A Disk Storage System with some or all of the Electronic Components Separated from the Hard Disk Assembly
Original Publication Date: 2001-Sep-01
Included in the Prior Art Database: 2003-Jun-20
We disclose a "cardless" disk drive. More specifically, we disclose a disk storage system with some or all of the electronic components separated from the hard disk assembly. The electronic components are moved from the hard disk assembly onto the computer or storage system that controls the drive. Current hard disk drives have an integral, attached PCB card containing a microprocessor, interface, digital signal processor, channel, motor driver, SDRAM and flash memory. In this invention, these components, or a subset, are integrated onto the motherboard of the computer. The elimination or simplification of the hard disk drive's card would significantly reduce its cost. Furthermore, certain components could be shared with the computer or among multiple drives in the system. For instance, most hard disk drives use a microprocessor that runs at about 1/10th of the frequency of a typical current personal computer processor. The function of the hard drive's processor could be absorbed into the main processor of the system. Other components, such as memory, could easily be shared among the computer and hard disk drives. Another embodiment of this disclosure would be to use one card for multiple drives.

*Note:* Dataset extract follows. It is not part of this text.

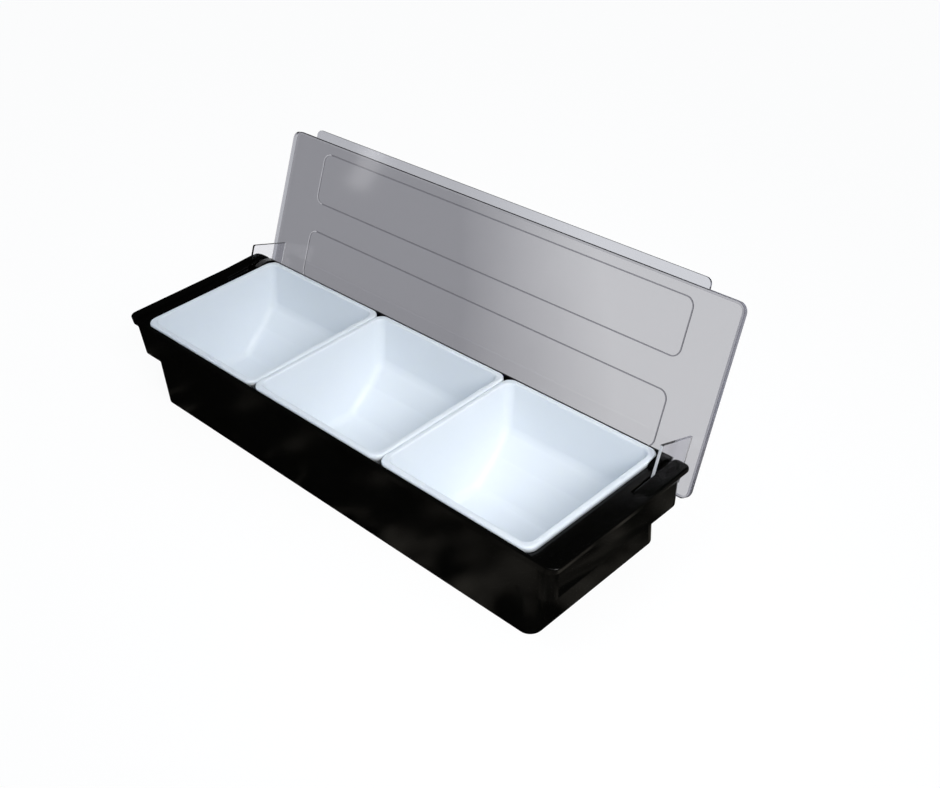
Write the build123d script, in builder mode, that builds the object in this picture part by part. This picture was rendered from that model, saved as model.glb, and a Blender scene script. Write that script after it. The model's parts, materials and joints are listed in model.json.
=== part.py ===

One could control, say, 8 drives with one card. This would reduce the overall cost of the system by consolidating the solid state memory, processors, interface and possibly the motor drivers. The main advantage of this invention is cost. The removal or simplification of the card from the hard disk drive would significantly reduce its cost. The added expense to the computer to absorb these components, however, is minimal. The computer already contains a PCB, processor, and solid state memory. Only a few additional components, such as the motor driver and interface, would need to be added.